English 151JD
The Younger Romantics: Shelley, Keats, and Byron

Instructor: James Donelan
Monday, Wednesday 12:30- 1:45 BSIF 1217
Enroll: 54866
Office: 1523 South Hall
Office Hours: Monday, 11-12; Tuesday, 9:30-10:30, or by appointment.

Thanks for a great quarter!
Yours,

Mr. D.

Description: The course will examine the works and lives of three major English Romantic poets, Percy Bysshe Shelley, John Keats, and George Gordon, Lord Byron, with attention to their political, social, and intellectual contexts. All were younger than the other major Romantics; all died young; all created enduring Romantic metaphors through extraordinary poetry. A wide range of critical approaches, from the ideological to the textual, will reveal how these poets came to represent various forms of the Romantic artist-hero, the Promethean rebel, and the aesthete, as well as how their poetry continues to affect our conception of the aesthetic.

Requirements: A five-page essay; a midterm; an eight-page essay; an oral presentation, and a final examination, as well as in-class critical response assignments.

Texts:

Lord Byron: The Major Works (Oxford World's Classics) Jerome J. McGann, Ed.
Oxford: Oxford UP
ISBN: 0192840401

John Keats: The Complete Poems
London: Penguin
0140422102

Shelley's Poetry and Prose, Second Edition (Norton Critical Edition)
New York: Norton
0393977528

Syllabus:

I.                   George Gordon, Lord Byron: Romantic Anti-Hero

4/3       Introduction to the course; excerpt from “Lara” (handout)
4/5       “A Fragment,” “The Farewell to a Lady,” 1; excerpts from English Bards and Scotch Reviewers, 3; “Written Beneath a Picture,” “To Thyzra,” 16; Letters to Augusta Leigh, 990-991; Childe Harold’s Pilgrimage, Canto I, 19.

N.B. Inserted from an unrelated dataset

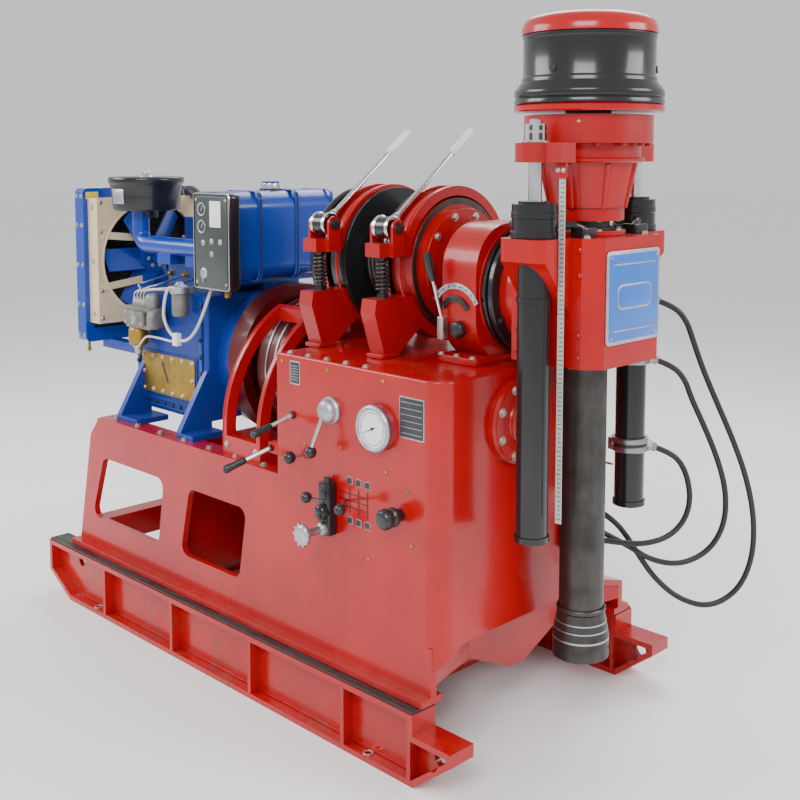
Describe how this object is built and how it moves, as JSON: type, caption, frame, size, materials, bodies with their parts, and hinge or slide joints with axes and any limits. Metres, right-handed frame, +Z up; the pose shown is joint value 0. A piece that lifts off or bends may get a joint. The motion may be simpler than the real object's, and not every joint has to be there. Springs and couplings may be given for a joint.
{
  "type": "skid-mounted spindle core drilling rig",
  "caption": "Red diesel core drilling rig on a steel skid, with a swivelling spindle head, hydraulic feed, hoist drum and sliding bed.",
  "frame": {"origin": "on the ground, at the centre of the four skid anchor holes", "axes": "+X forward towards the spindle, +Z up along the spindle, -Y is the side with the gauge and levers"},
  "size_m": [2.0639, 0.9143, 1.71],
  "materials": {
    "red_paint": "gloss",
    "black_paint": "semi-gloss",
    "blue_paint": "gloss",
    "dark_red_paint": "satin",
    "cream_paint": "satin",
    "machined_steel": "satin",
    "bright_rod": "polished",
    "grey_casting": "matte",
    "hose_rubber": "matte",
    "pale_rule": "satin",
    "blue_plate": "satin"
  },
  "bodies": {
    "skid": {"skid_rail_near": "red_paint", "skid_rail_far": "red_paint", "skid_cross_members": "red_paint", "slide_strips": "black_paint", "travel_barrel": "black_paint"},
    "carriage": {"travel_rod": "bright_rod", "bed_side_near": "red_paint", "bed_side_far": "red_paint", "bed_cross_members": "red_paint", "front_cross_plate": "red_paint", "gear_housing": "red_paint", "front_cover": "red_paint", "pressure_gauge": "black_paint", "panel_controls": "black_paint", "shift_levers": "bright_rod", "engine_block": "blue_paint", "engine_head": "blue_paint", "injection_pump": "grey_casting", "intake_pipe": "blue_paint", "air_cleaner": "black_paint", "radiator": "blue_paint", "fan_shroud": "cream_paint", "fuel_tank": "blue_paint", "instrument_box": "black_paint", "clutch_guards": "red_paint", "hoist_shaft": "red_paint", "brake_bands": "red_paint", "head_pedestal": "red_paint", "hose_fittings": "machined_steel"},
    "fan": {"fan": "blue_paint"},
    "drive_line": {"flywheel": "dark_red_paint", "clutch_drum": "dark_red_paint"},
    "hoist_drum": {"hoist_drum": "black_paint"},
    "lift_wheel": {"lift_wheel": "red_paint"},
    "hoist_lever_rear": {"hoist_lever_rear": "bright_rod"},
    "hoist_lever_front": {"hoist_lever_front": "bright_rod"},
    "spindle_head": {"spindle_head": "red_paint", "swivel_ring": "black_paint", "feed_barrels": "black_paint", "badge_plate": "blue_plate", "hose_ports": "machined_steel", "hose_long": "hose_rubber", "hose_middle": "hose_rubber", "hose_short": "hose_rubber"},
    "crosshead": {"crosshead": "red_paint", "feed_rods": "bright_rod", "depth_rule": "pale_rule"},
    "spindle": {"spindle_tube": "machined_steel", "chuck": "black_paint", "chuck_covers": "red_paint"}
  },
  "joints": [
    {"name": "bed_travel", "type": "slide", "parent": "skid", "child": "carriage", "axis": [1, 0, 0], "range_m": [-0.46, 0]},
    {"name": "fan_spin", "type": "hinge", "parent": "carriage", "child": "fan", "pos_m": [-0.84, -0.04, 1.046], "axis": [1, 0, 0], "continuous": true},
    {"name": "engine_spin", "type": "hinge", "parent": "carriage", "child": "drive_line", "pos_m": [0, 0, 0.79], "axis": [1, 0, 0], "continuous": true},
    {"name": "drum_spin", "type": "hinge", "parent": "carriage", "child": "hoist_drum", "pos_m": [0.34, 0, 1.115], "axis": [1, 0, 0], "continuous": true},
    {"name": "lift_wheel_spin", "type": "hinge", "parent": "carriage", "child": "lift_wheel", "pos_m": [0.5, 0, 1.115], "axis": [1, 0, 0], "continuous": true},
    {"name": "rear_brake_lever", "type": "hinge", "parent": "carriage", "child": "hoist_lever_rear", "pos_m": [0.235, -0.216, 1.214], "axis": [1, 0, 0], "range_deg": [0, 65]},
    {"name": "front_brake_lever", "type": "hinge", "parent": "carriage", "child": "hoist_lever_front", "pos_m": [0.465, -0.216, 1.214], "axis": [1, 0, 0], "range_deg": [0, 65]},
    {"name": "head_swivel", "type": "hinge", "parent": "carriage", "child": "spindle_head", "pos_m": [0.895, 0, 1.07], "axis": [1, 0, 0], "range_deg": [-90, 90]},
    {"name": "feed_stroke", "type": "slide", "parent": "spindle_head", "child": "crosshead", "axis": [0, 0, 1], "range_m": [0, 0.56]},
    {"name": "spindle_spin", "type": "hinge", "parent": "crosshead", "child": "spindle", "pos_m": [0.895, 0, 1.4], "axis": [0, 0, 1], "continuous": true}
  ]
}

4/10     Childe Harold’s Pilgrimage, Cantos II and III, 53.
4/12     Childe Harold’s Pilgrimage, Canto IV, 145; “She Walks in Beauty,” 258; “Stanzas for Music,” 259; “Prometheus,” 264; “Darkness,” 272; “Beppo,” 316.

4/17     Don Juan, “Dedication” and Cantos I-VIII, 373.
4/19     Don Juan, Cantos IX-XVII, 678.

II.                Percy Bysshe Shelley: Poetic Prometheus

4/24     “Queen Mab,” 15; “Hymn to Intellectual Beauty,” 92; “Mont Blanc,” 96; The Sensitive Plant,” 286.
4/26     “The Cenci,” 138; “Ode to the West Wind,” 298; “To a Skylark,” 304
4/28     First Essay Due.

5/1       “The Mask of Anarchy,” 315; A Defence of Poetry, 509.
5/3       “Prometheus Unbound,” 202.

5/8       Midterm

III.             John Keats: Romantic Aesthete

5/10     “To Lord Byron,” 39; “Specimen of an Induction to a Poem,” 56; “On First Looking into Chapman’s Homer,” 72; “La Belle Dame sans Merci,” 334; “Lamia,” 414.
5/15     “Ode to Psyche,” 340; “Ode on a Grecian Urn,” 344; “Ode to a Nightingale,” 346; “Ode on Melancholy,” 348; “Ode on Indolence,” 349; “To Autumn,” 434.

5/17     “Endymion: A Poetic Romance,” Book I, 107; “Hyperion: A Fragment,” 283; “The Fall of Hyperion. A Dream,” 435.

IV.              The Death of Romanticism

5/22     Shelley, “Adonais,” 409; Byron, “Who kill’d John Keats?”  “So We’ll Go No More A’Roving,” 315.
5/24     Byron, “Manfred,” 274; “The Vision of Judgment,” 939.

5/29     Memorial Day—no class.
5/31     Shelley, “The Triumph of Life,” 481; “On Life,” 507.
6/1       Second Essay Due.

6/5       Byron, “On this day I complete my thirty-sixth year,” 969; Keats, "The Eve of St. Agnes," 312. Oral presentations.
6/7       Final class. Oral presentations, continued, and conclusions.